I was pleased when the well-marked trail turned northwest away from the coast and the remainder of the afternoon was a generally pleasant mix of rural and wooded gently rolling countryside. There was some more roadwalking and some short overgrown and wet stretches, but there were also beautiful single-track walking through eucalypt forests, especially towards the end of the day. I reached Cubby’s Camp five minutes after it started raining, and was pleased to find the shelter empty and had the new hiker’s campsite all to myself.

It was 7pm and the light rain persisted for 30 minutes, during which time I decided pitch my tent in the front of the shelter. The ground was hard, but it meant I could be sure of packing a dry tent tomorrow. I tried to remember my super-efficient PCT routine as I set up camp, but still wasted time here and there. There is a water tank and toilet at the campsite, so it really is a bit luxurious.
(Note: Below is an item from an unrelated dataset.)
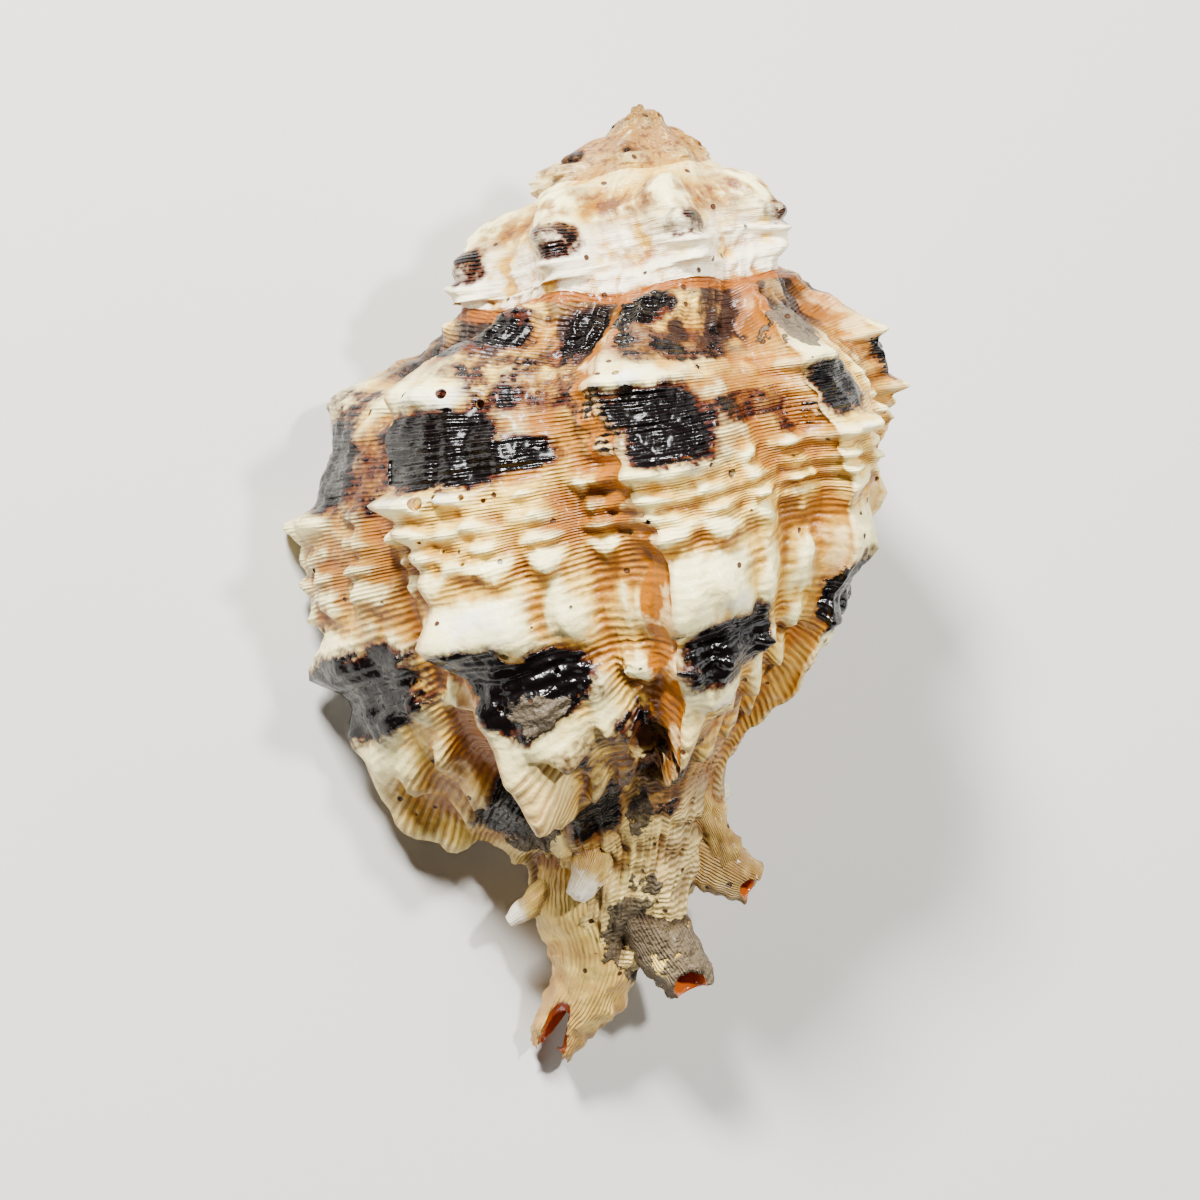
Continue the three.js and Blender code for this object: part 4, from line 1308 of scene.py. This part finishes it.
# %% Place the shell
shell.data.transform(AT_REST)
places = point_places(shell.data)
resting = places[:, 2] < MM
places[resting, 2] = MM * np.exp(places[resting, 2] / MM - 1)
shell.data.vertices.foreach_set("co", places.ravel())
print(int(resting.sum()), "points worn flat where the shell rests")
shell.data.polygons.foreach_set("use_smooth", [True] * len(shell.data.polygons))
shell.data.update()
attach(shell, "root")
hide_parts("murex_shell")

# %% Floor
floor_mesh = bpy.data.meshes.new("floor")
floor_mesh.from_pydata([(-2, -2, 0), (2, -2, 0), (2, 2, 0), (-2, 2, 0)], [], [(0, 1, 2, 3)])
floor = bpy.data.objects.new("floor", floor_mesh)
bpy.context.scene.collection.objects.link(floor)
pale = bpy.data.materials.new("matt_pale_board")
pale.use_nodes = True
pale.node_tree.nodes["Principled BSDF"].inputs["Base Color"].default_value = colour("#C6C3BC")
pale.node_tree.nodes["Principled BSDF"].inputs["Roughness"].default_value = 0.8
floor_mesh.materials.append(pale)
floor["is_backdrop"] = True
print("the floor stands at", floor.location.z)


# %% Lights
def light(name, place, size, power):
    data = bpy.data.lights.new(name, "AREA")
    data.size = size
    data.energy = power
    lamp = bpy.data.objects.new(name, data)
    centre = AT_REST @ Vector((-3, -55, 0))
    lamp.location = centre + Vector(place)
    lamp.rotation_euler = (-Vector(place)).to_track_quat("-Z", "Y").to_euler()
    bpy.context.scene.collection.objects.link(lamp)


light("broad", (-0.28, 0.42, 0.46), 0.13, 19.5)
light("fill", (0.5, 0.1, 0.3), 0.4, 1.8)
light("glint", (0.14, 0.12, 0.72), 0.05, 8)
world = bpy.data.worlds.new("studio")
world.use_nodes = True
world.node_tree.nodes["Background"].inputs[0].default_value = colour("#F4F2EE")
world.node_tree.nodes["Background"].inputs[1].default_value = 0.1
bpy.context.scene.world = world

# %% Print the sizes of the model and of the shell
sizes = {
    "cad": [list(corner) for corner in CAD_BOX],
    "visual": [list(corner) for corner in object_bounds()],
}
for name, (low, high) in sizes.items():
    print(name, "measures", *[round((top - bottom) / MM, 1) for bottom, top in zip(low, high)], "mm")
I didn’t get to bed until after 10pm once I had done my journal and done some emails, but I only have 24km scheduled for tomorrow, so will sleep in if I can.

 

A short walk

The Great South West Walk in south-western Victoria was on my agenda for later this year, but I decided last week that the time to do it is now.  I have a few quiet weeks and a knee injury that only bothers me when running.  It seems like a good idea to find something interesting to do to ward off “runners depression”, maintain some fitness, and burn a few calories at the same time.

The 250km hike is a giant loop from the western Victorian town of Portland initially passing through rural landscapes, then following the lower reaches of the Glenelg River before returning along the wild south coast.  I’m planning on nine days of hiking done in two stages, with a mid-hike break in the tiny river town of Nelson where I will resupply.